Waters backs down from vote on ethics probe

Rep. Maxine Waters is backing down from her effort to force an investigation of the House ethics committee, which canceled her trial last month amid accusations of improper conduct by its attorneys. 

In a speech on the House floor Thursday afternoon, Waters (D-Calif.) killed her plan to bring a privileged resolution to the floor that called for a probe of the ethics panel, claiming that it would not have its intended effect. Instead, she called on the panel to provide an official statement explaining the circumstances surrounding the delay of her trial and the sanctions levied against two of their attorneys.

{mosads}”Upon the advice of my colleagues whom I trust and admire, I am not pushing for a vote on this resolution today,” she said. “In doing so, however, I am requesting that the committee set the record straight, on its own accord, in a bipartisan manner.”

Waters’s decision saves members of the House from having to side with her stance in a recorded vote, and sets back part of her strategy to publicly highlight internal problems in the House ethics panel. 

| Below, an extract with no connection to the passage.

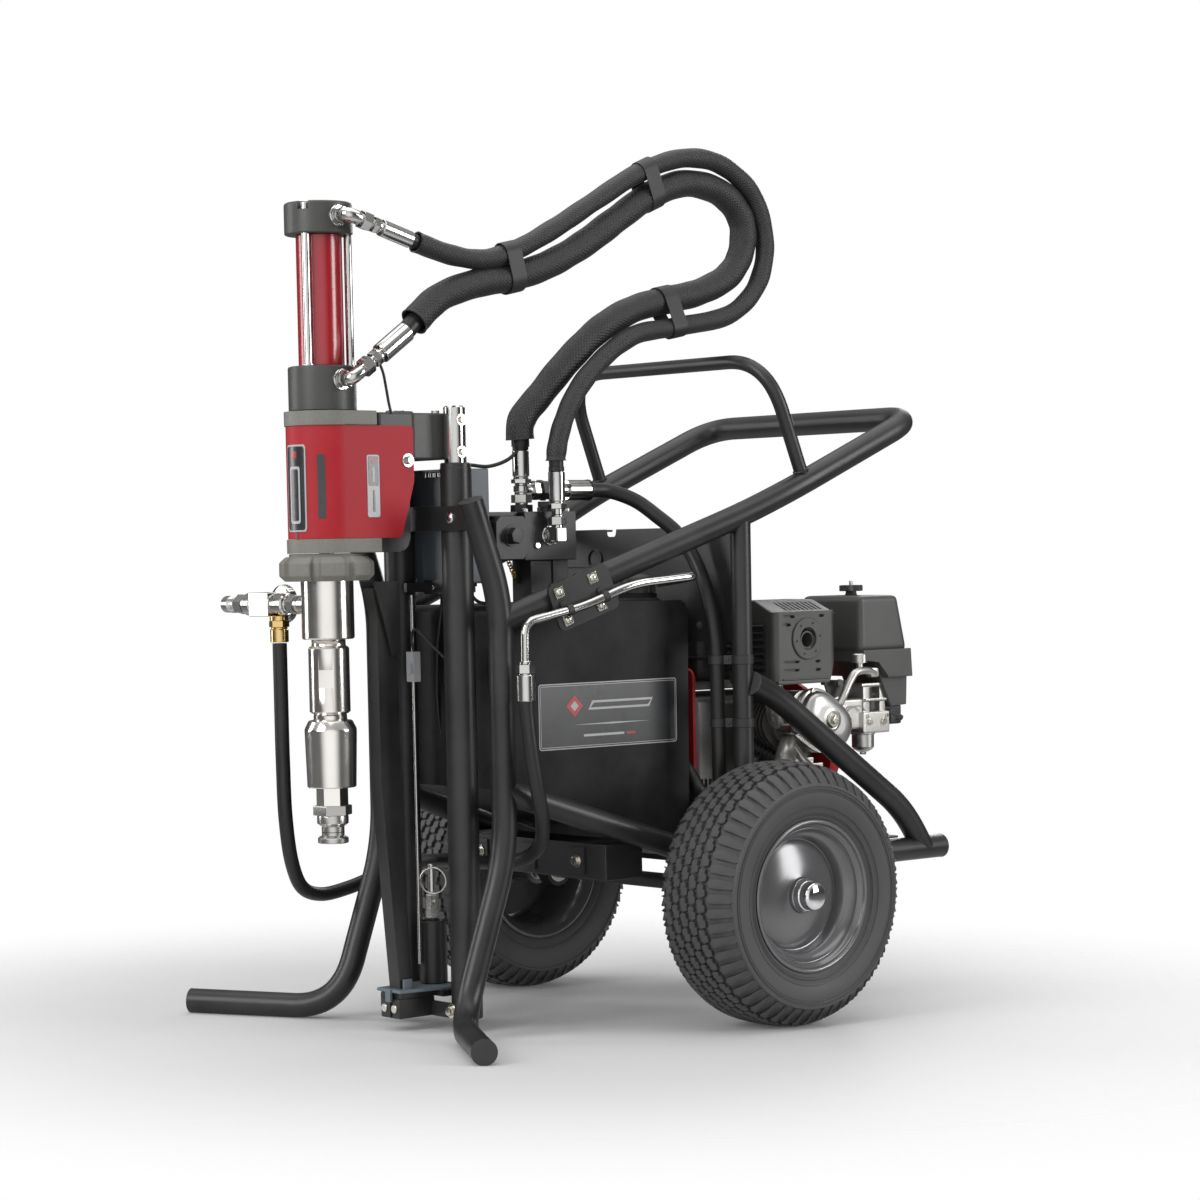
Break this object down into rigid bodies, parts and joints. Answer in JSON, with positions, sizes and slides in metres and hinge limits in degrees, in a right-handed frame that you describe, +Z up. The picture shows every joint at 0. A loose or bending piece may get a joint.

The California Democrat has sought to stay on the offensive ever since she was charged over the summer as the result of a 2008 meeting she helped arrange between Treasury officials and representatives of OneUnited Bank. The bank ended up receiving $12 million in Troubled Asset Relief Program (TARP) funds. Her husband owns hundreds of thousands of dollars in the bank’s stock and previously served on its board of directors.

Waters — a senior member of the Financial Services Committee — has vehemently denied the charges, and attempted to turn the tables on the ethics committee after it recently put Morgan Kim and Stacy Sovereign, two attorneys investigating her case, on administrative leave.

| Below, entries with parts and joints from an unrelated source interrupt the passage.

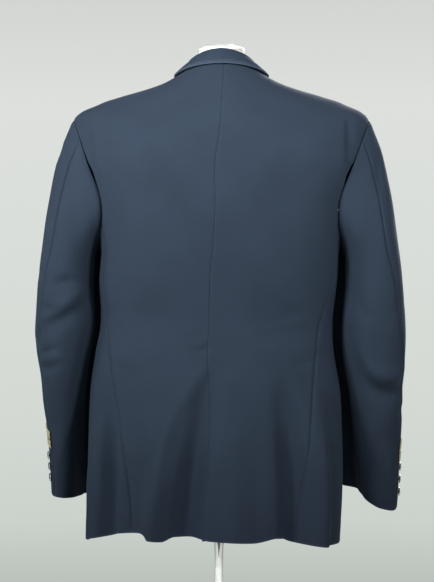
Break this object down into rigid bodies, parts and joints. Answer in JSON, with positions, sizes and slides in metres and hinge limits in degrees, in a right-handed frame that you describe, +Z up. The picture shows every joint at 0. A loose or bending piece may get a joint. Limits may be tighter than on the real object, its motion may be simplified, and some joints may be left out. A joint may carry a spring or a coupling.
{
  "type": "uniform jacket on a dress form stand",
  "caption": "Dark wool uniform jacket, single-breasted with notched lapels, braided cuffs and metal buttons, hanging on a limbless dress form on a pole stand with a round base.",
  "frame": {"origin": "on the floor, under the axis of the pole, at the underside of the base plate", "axes": "+Z up; the wearer faces -Y; +X is the wearer's left"},
  "size_m": [0.6106, 0.36, 1.5439],
  "materials": {
    "wool_cloth": "dark navy wool twill with a soft nap",
    "gold_braid": "flat woven metallic gold braid",
    "silver_buttons": "domed silver-coloured metal, lightly polished",
    "form_cover": "white jersey cover over a hard torso shell",
    "neck_cap": "satin white enamel",
    "pole_tube": "satin white enamel",
    "pole_rod": "darkened steel",
    "stand_base": "satin white enamel"
  },
  "bodies": {
    "root": {"back_left": "wool_cloth", "back_right": "wool_cloth", "collar": "wool_cloth", "cuff_braid_lower_left": "gold_braid", "cuff_braid_lower_right": "gold_braid", "cuff_braid_upper_left": "gold_braid", "cuff_braid_upper_right": "gold_braid", "cuff_button_1_left": "silver_buttons", "cuff_button_1_right": "silver_buttons", "cuff_button_2_left": "silver_buttons", "cuff_button_2_right": "silver_buttons", "cuff_button_3_left": "silver_buttons", "cuff_button_3_right": "silver_buttons", "form_torso": "form_cover", "front_button_1": "silver_buttons", "front_button_2": "silver_buttons", "front_button_3": "silver_buttons", "front_button_4": "silver_buttons", "front_left": "wool_cloth", "front_right": "wool_cloth", "lapel_left": "wool_cloth", "lapel_right": "wool_cloth", "neck_cap": "neck_cap", "pole_rod": "pole_rod", "pole_tube": "pole_tube", "side_left": "wool_cloth", "side_right": "wool_cloth", "stand_base": "stand_base", "stand_hub": "stand_base", "topsleeve_left": "wool_cloth", "topsleeve_right": "wool_cloth", "undersleeve_left": "wool_cloth", "undersleeve_right": "wool_cloth"}
  },
  "joints": []
}
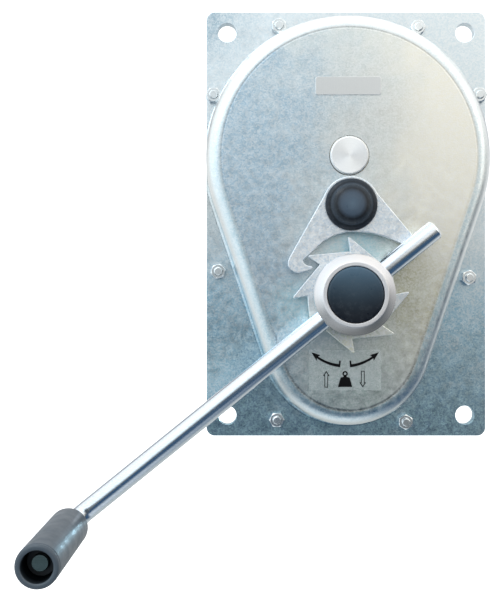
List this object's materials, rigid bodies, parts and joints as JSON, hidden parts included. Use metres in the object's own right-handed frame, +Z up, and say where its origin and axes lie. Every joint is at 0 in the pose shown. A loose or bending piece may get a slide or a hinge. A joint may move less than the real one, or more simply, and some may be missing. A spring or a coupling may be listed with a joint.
{
  "type": "hand winch",
  "caption": "Plate-mounted spur-gear hand winch with a pressed zinc-plated cover, ratchet load brake, sliding crank and rope drum behind the plate.",
  "frame": {"origin": "middle of the base plate's rear face, which lies on the carrier", "axes": "+Z up, +X to the operator's right, -Y forward to the operator; every turning axis is parallel to Y"},
  "size_m": [0.4027, 0.3105, 0.4929],
  "materials": {
    "zinc_plate": "blue-passivated zinc plating, finely speckled, satin",
    "zinc_light": "lighter zinc plating, satin",
    "zinc_fastener": "bright zinc plating",
    "bright_steel": "turned, bare",
    "bright_rod": "bright drawn bar",
    "turned_hub": "turned, satin",
    "gear_steel": "machined steel, greased",
    "dark_spring_steel": "phosphated spring steel",
    "badge_metal": "plain thin plate, satin",
    "bronze_bush": "machined bearing bronze",
    "friction_lining": "pressed friction lining, matt",
    "black_plastic": "moulded, semi-gloss",
    "grey_plastic": "moulded, soft satin",
    "label_film": "thin clear film with printed signs"
  },
  "bodies": {
    "housing": {"base_plate": "zinc_plate", "front_cover": "zinc_plate", "cover_screw_1": "zinc_fastener", "cover_screw_2": "zinc_fastener", "cover_screw_3": "zinc_fastener", "cover_screw_4": "zinc_fastener", "cover_screw_5": "zinc_fastener", "cover_screw_6": "zinc_fastener", "cover_screw_7": "zinc_fastener", "cover_screw_8": "zinc_fastener", "cover_nut_1": "zinc_fastener", "cover_nut_2": "zinc_fastener", "cover_nut_3": "zinc_fastener", "cover_nut_4": "zinc_fastener", "cover_nut_5": "zinc_fastener", "cover_nut_6": "zinc_fastener", "cover_nut_7": "zinc_fastener", "cover_nut_8": "zinc_fastener", "drum_bush_front": "bronze_bush", "drum_bush_rear": "bronze_bush", "pinion_bush_front": "bronze_bush", "pinion_bush_rear": "bronze_bush", "pawl_pin": "bright_steel", "pawl_spacer": "bright_steel", "pawl_spring": "bright_steel", "pawl_washer": "zinc_fastener", "pawl_circlip": "bright_steel", "pawl_cap": "black_plastic", "pictogram_label": "label_film", "blank_plate": "badge_metal"},
    "drum": {"main_shaft": "bright_steel", "main_gear": "gear_steel", "gear_key": "bright_steel", "gear_circlip": "bright_steel", "rope_drum": "zinc_plate", "drum_key": "bright_steel", "drum_circlip": "bright_steel", "rope_clamp": "zinc_fastener", "rope_clamp_screw_1": "zinc_fastener", "rope_clamp_screw_2": "zinc_fastener"},
    "pinion": {"pinion_shaft": "gear_steel", "brake_flange": "bright_steel", "friction_disc_rear": "friction_lining"},
    "ratchet": {"ratchet_wheel": "zinc_light"},
    "pawl": {"pawl": "zinc_light"},
    "hub": {"crank_hub": "turned_hub", "friction_disc_front": "friction_lining", "hub_cap": "black_plastic", "rod_clamp_screw": "bright_steel"},
    "rod": {"crank_rod": "bright_rod", "grip_washer": "dark_spring_steel"},
    "grip": {"crank_grip": "grey_plastic"}
  },
  "joints": [
    {"name": "drum_spin", "type": "hinge", "parent": "housing", "child": "drum", "pos_m": [0, 0, 0.0615], "axis": [0, 1, 0], "continuous": true},
    {"name": "pinion_spin", "type": "hinge", "parent": "housing", "child": "pinion", "pos_m": [0, 0, -0.069], "axis": [0, 1, 0], "continuous": true},
    {"name": "crank_release", "type": "hinge", "parent": "pinion", "child": "hub", "pos_m": [0, -0.07, -0.069], "axis": [0, -1, 0], "range_deg": [0, 20]},
    {"name": "crank_extend", "type": "slide", "parent": "hub", "child": "rod", "axis": [-0.7782, 0, -0.628], "range_m": [-0.12, 0.05]},
    {"name": "grip_spin", "type": "hinge", "parent": "rod", "child": "grip", "pos_m": [-0.25021, -0.15, -0.27089], "axis": [0, 1, 0], "continuous": true},
    {"name": "ratchet_play", "type": "hinge", "parent": "housing", "child": "ratchet", "pos_m": [0, -0.051, -0.069], "axis": [0, 1, 0], "range_deg": [-5, 8]},
    {"name": "pawl_swing", "type": "hinge", "parent": "housing", "child": "pawl", "pos_m": [0, -0.051, 0.014], "axis": [0, 1, 0], "range_deg": [0, 11], "stiffness_Nm_per_rad": 0.05}
  ],
  "couplings": [
    {"joint": "pinion_spin", "follows": "drum_spin", "ratio": -6.9091}
  ]
}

The resolution would have created a bipartisan task force that would have made recommendations “to restore public confidence in the ethics process, including disciplining both staff and members where needed,” according to a draft copy.

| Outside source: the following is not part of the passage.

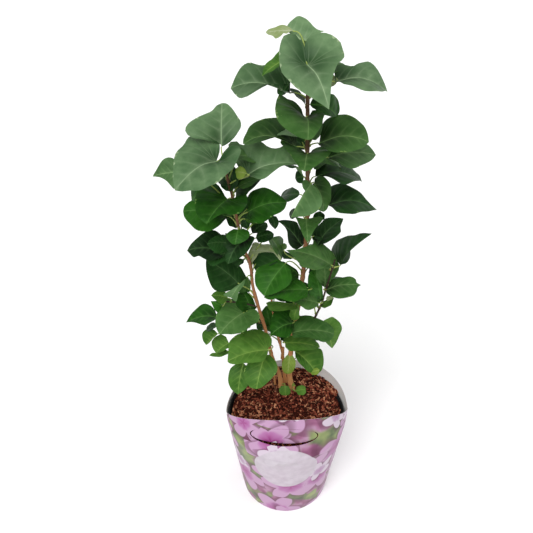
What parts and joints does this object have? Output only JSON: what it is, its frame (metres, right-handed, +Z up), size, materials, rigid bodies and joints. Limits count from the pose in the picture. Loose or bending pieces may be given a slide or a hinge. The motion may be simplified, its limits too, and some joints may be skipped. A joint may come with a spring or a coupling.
{
  "type": "potted lilac bush",
  "caption": "Young lilac bush with heart-shaped leaves on slim stems, growing in a round nursery pot inside a printed card carry sleeve.",
  "frame": {"origin": "middle of the pot's flat underside", "axes": "+Z up the plant, -Y towards the sleeve's front panel with the hand hole, +X to its right"},
  "size_m": [0.2577, 0.1789, 0.7413],
  "materials": {
    "pot_plastic": "black injection-moulded polypropylene with a fine satin grain",
    "potting_soil": "loose peat and bark chips, dark brown with red-brown chips",
    "printed_card": "thin card with a satin lilac and magenta floral print outside and a pale grey inside",
    "woody_bark": "orange-brown young bark with pores",
    "young_bark": "dark red-brown thin bark",
    "leaf_satin": "upper leaf blades with a satin grey-green bloom that catches the light",
    "leaf_green": "smooth mid-green leaf blades with pale veins",
    "leaf_dark": "dark blue-green leaf blades in the shade of the crown",
    "leaf_bright": "young bright green leaf blades"
  },
  "bodies": {
    "root": {"pot": "pot_plastic", "soil": "potting_soil", "sleeve_front": "printed_card", "sleeve_back": "printed_card", "handle_flap": "printed_card", "stem_right": "woody_bark", "stem_left": "woody_bark", "stem_middle": "woody_bark", "stem_thin": "woody_bark", "stem_side": "young_bark", "twig_dead": "young_bark", "leaves_right_crown": "leaf_satin", "leaves_right_crown_left": "leaf_satin", "leaves_right_crown_right": "leaf_satin", "leaves_right_upper": "leaf_green", "leaves_right_upper_left": "leaf_green", "leaves_right_upper_right": "leaf_green", "leaves_right_middle": "leaf_dark", "leaves_right_middle_back": "leaf_dark", "leaves_right_middle_right": "leaf_dark", "leaves_right_lower": "leaf_dark", "leaves_right_lower_front": "leaf_satin", "leaves_right_lower_left": "leaf_dark", "leaves_right_lower_right": "leaf_dark", "leaves_side_upper": "leaf_green", "leaves_side_lower": "leaf_green", "leaves_side_front": "leaf_dark", "leaves_left_crown": "leaf_satin", "leaves_left_crown_left": "leaf_green", "leaves_left_crown_right": "leaf_green", "leaves_left_upper": "leaf_bright", "leaves_left_upper_left": "leaf_green", "leaves_left_upper_right": "leaf_green", "leaves_left_middle": "leaf_dark", "leaves_left_middle_right": "leaf_dark", "leaves_left_lower": "leaf_dark", "leaves_left_base": "leaf_satin", "leaves_left_base_tip": "leaf_bright", "leaves_left_fringe": "leaf_green", "leaves_middle_upper": "leaf_green", "leaves_middle_front": "leaf_green", "leaves_middle_back": "leaf_dark", "leaves_middle_lower": "leaf_dark", "leaves_foot_right": "leaf_green", "leaves_foot_right_low": "leaf_bright", "leaves_foot_left": "leaf_green", "leaves_foot_left_low": "leaf_bright", "leaves_foot_back": "leaf_green", "leaves_sprouts": "leaf_bright"}
  },
  "joints": []
}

The 10-term lawmakers explained that the authority of such a task force, created under a privileged resolution, would run out at the end of the year under congressional rules.

“The investigation and report called for by the resolution would have to be completed immediately, which apparently is not feasible now given the calendar,” she said. 

She also said that Democratic leaders could kill the resolution via procedural moves for political reasons.

“We all know how a vote on a privileged resolution plays out,” she warned. “The leadership, for reasons which are both practical and political, would use a parliamentary procedure, either a motion to table or a motion to refer, to essentially kill the bill.”

Still, Waters said, her colleagues told her they still want more information about the suspension of the ethics committee’s attorneys.

“During those conversations with colleagues, members have come alive, and the basic concepts of justice and fairness have permeated every conversation,” she said. “They have suggested that this issue is one that should be explored willingly, not just by the force of a vote by the whole House, and that parliamentary procedure should not thwart transparency.”